Monday, March 25, 2013

Confirmation blues and the devil's greatest trick

I assisted at a confirmation retreat this past Saturday. Maybe it's because I'm a convert and thus was able to bring my full mental faculties to my studies, but I often grossly overestimate how much other Catholics know about the faith. There were some good kids in the group who were serious about learning. Mostly though they struck me as ignorant, superstitious pagans who should not be receiving the sacrament in two weeks.

"All right kids, you're getting confirmed two weeks from today. Has anyone explained to you what confirmation is?" Silence. "Can anyone tell me what confirmation is?" Silence.

"Have you selected a confirmation saint?" They all nodded yes. "All right. You. Who's your saint and why did you choose him?"

"St. Michael, because my grandpa's name is Michael."

"Uh huh. You. Who's your saint?"

"Monica, because my mom's name is Monica."

"Okay then."

Before we broke for lunch, two ladies from the Life Center came to lecture on the dangers of premarital sex. They spoke of how it exposes you to diseases, unwanted pregnancy, financial ruin, and low self-esteem. Before that they took a survey of the kids to learn what forms of media they use and how many of those songs, TV shows, movies, and other things influence them to engage in sex, drugs, and rock and roll. "Who wants you to have sex before marriage?" the women asked. The kids named things like Hollywood, rap moguls, and the devil. The women said, "In all the years we've been doing this, that's the first time we've ever heard the devil brought up." I don't recall them mentioning once that extramarital sex is sinful. Once they were done I said to the kids, "Everything they said was true but they forgot to mention one thing: fornication is a mortal sin for which you will burn in hell for all eternity if you do not repent, confess and do penance."

Every time I'm in a position to teach either adults or children, I always emphasize that hell exists and it's possible to go there. St. Alphonsus Liguori put it best: "He who prays will be saved. He who does not pray will be damned." It's probable that I am the only man they will ever encounter in the entire course of their Catholic formation who will ever tell them this so I always make sure to paint a vivid picture. How often do you hear Catholic priests preach about salvation and damnation from the pulpit?

If the existence of hell is denied - or never, ever spoken about which practically amounts to the same thing - then the Christian religion is emptied of much of its meaning. If it's not possible to lose the game then what's the point of playing? If Jesus loves us, well, that's cool and all, but why is it necessary to follow him and not someone like Buddha who is much less demanding? If we don't need to be saved from our sins, then what was the crucifixion for? That sort of sentimental syrupy sweetness might be acceptable for women and children, but most men want no part of it.
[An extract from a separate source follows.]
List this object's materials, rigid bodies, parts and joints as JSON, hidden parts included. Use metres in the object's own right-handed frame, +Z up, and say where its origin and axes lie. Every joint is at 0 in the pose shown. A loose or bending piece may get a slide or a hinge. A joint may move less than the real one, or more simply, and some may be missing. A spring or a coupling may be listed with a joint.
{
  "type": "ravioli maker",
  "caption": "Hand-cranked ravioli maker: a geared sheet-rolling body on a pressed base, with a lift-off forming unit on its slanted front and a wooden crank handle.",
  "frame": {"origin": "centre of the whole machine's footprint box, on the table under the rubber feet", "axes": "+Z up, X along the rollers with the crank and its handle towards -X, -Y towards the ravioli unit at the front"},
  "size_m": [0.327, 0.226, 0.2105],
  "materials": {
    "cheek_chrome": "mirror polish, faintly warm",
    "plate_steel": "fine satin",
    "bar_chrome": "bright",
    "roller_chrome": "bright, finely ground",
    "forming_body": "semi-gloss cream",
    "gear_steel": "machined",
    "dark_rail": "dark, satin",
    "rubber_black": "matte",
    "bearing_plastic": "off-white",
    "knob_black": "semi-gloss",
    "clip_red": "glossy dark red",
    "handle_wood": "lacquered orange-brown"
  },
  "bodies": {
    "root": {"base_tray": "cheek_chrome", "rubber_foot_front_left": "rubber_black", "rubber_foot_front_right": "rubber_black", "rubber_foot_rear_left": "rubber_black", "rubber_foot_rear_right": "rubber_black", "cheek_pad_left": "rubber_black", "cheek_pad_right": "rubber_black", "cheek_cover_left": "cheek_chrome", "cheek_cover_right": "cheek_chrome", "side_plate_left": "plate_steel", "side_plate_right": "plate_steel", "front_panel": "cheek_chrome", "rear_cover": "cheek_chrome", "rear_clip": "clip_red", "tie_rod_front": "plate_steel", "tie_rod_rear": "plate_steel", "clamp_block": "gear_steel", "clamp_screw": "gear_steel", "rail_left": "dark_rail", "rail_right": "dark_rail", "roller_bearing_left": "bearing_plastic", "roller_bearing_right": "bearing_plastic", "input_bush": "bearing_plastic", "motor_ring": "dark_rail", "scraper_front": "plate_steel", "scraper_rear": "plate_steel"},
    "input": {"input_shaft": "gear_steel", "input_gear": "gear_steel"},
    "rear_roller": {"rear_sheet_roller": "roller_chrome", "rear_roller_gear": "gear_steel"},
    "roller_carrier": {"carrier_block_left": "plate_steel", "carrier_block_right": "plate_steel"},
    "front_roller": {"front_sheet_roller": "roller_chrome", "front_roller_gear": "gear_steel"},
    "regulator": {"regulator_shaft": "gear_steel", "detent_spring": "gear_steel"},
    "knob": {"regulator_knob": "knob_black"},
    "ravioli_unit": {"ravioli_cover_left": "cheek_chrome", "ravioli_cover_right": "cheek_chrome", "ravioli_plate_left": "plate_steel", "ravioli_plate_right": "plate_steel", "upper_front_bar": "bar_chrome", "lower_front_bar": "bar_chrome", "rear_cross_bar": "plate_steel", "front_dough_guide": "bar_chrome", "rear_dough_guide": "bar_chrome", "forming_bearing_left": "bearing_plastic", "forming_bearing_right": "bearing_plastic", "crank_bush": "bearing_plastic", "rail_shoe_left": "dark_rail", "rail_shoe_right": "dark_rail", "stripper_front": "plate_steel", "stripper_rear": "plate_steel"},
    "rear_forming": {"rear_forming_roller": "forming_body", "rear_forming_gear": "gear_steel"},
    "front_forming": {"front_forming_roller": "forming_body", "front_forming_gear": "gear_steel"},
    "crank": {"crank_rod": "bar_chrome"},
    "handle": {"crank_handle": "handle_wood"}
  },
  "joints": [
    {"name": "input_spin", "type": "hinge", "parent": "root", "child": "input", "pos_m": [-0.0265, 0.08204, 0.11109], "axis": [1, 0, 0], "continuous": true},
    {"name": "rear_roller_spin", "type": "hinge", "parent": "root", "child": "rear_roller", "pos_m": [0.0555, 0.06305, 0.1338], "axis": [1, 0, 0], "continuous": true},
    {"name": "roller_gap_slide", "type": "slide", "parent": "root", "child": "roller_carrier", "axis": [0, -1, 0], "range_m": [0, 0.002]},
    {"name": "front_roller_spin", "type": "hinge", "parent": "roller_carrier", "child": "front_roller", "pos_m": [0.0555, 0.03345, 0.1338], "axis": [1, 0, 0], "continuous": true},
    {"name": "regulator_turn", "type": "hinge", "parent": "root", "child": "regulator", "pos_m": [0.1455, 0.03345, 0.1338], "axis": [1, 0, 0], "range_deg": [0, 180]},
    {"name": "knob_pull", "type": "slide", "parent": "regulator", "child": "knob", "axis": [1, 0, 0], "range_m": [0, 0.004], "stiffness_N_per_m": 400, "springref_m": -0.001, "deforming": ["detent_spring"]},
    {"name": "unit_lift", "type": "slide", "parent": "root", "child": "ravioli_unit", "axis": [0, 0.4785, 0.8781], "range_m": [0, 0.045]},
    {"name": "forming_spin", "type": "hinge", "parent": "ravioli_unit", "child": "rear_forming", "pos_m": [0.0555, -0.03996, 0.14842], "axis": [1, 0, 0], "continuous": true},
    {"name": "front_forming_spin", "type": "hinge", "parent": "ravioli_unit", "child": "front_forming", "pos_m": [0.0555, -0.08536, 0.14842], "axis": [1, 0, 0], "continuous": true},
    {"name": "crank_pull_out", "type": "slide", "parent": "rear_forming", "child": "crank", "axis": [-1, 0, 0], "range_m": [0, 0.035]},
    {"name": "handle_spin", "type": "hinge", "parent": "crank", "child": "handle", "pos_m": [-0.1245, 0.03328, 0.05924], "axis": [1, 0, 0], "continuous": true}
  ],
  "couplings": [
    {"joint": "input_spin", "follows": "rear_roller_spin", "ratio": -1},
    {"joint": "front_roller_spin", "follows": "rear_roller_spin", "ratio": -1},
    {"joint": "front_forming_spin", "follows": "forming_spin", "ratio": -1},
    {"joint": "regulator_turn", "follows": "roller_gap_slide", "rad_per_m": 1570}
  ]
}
It's both the cross and Christ. The kids were shocked when I spoke to them that way and began asking me many questions about whether this or that was a sin, and if God could ever forgive them. I said that there is no sin too great and no one's sins were too numerous for God to not forgive them. He will forgive any number of evils of any degree of iniquity so long as we are truly repentant and willing to change our lives. I was pleased that many availed themselves of the opportunity to confess. The pastor of that parish struck me as a good man doing the best he could given what he had to work with.

I'm a fierce critic of the Catholic education establishment, and they deserve to be fiercely criticized in many cases. But I've also learned that priests and lay catechists can do everything well and it still won't stick. If it isn't being reinforced at home - if the parents don't care - then it makes no difference how well or how poorly the teachers are doing their jobs. If the parents look at confirmation as simply graduation from CCD, then their children will walk away from the Church after high school. If God works a miracle of grace, then it's possible a few of them might come back and appear on EWTN to tell the story of how they fell away from the Church in college but came back.

Parents, remember what St. John Vianney once said from the pulpit on Sunday morning in front of all the little families from his backwater parish: if you do not form your own children in the faith, then you'll spend your first few years in hell preparing a warm welcome for your children when they join you there.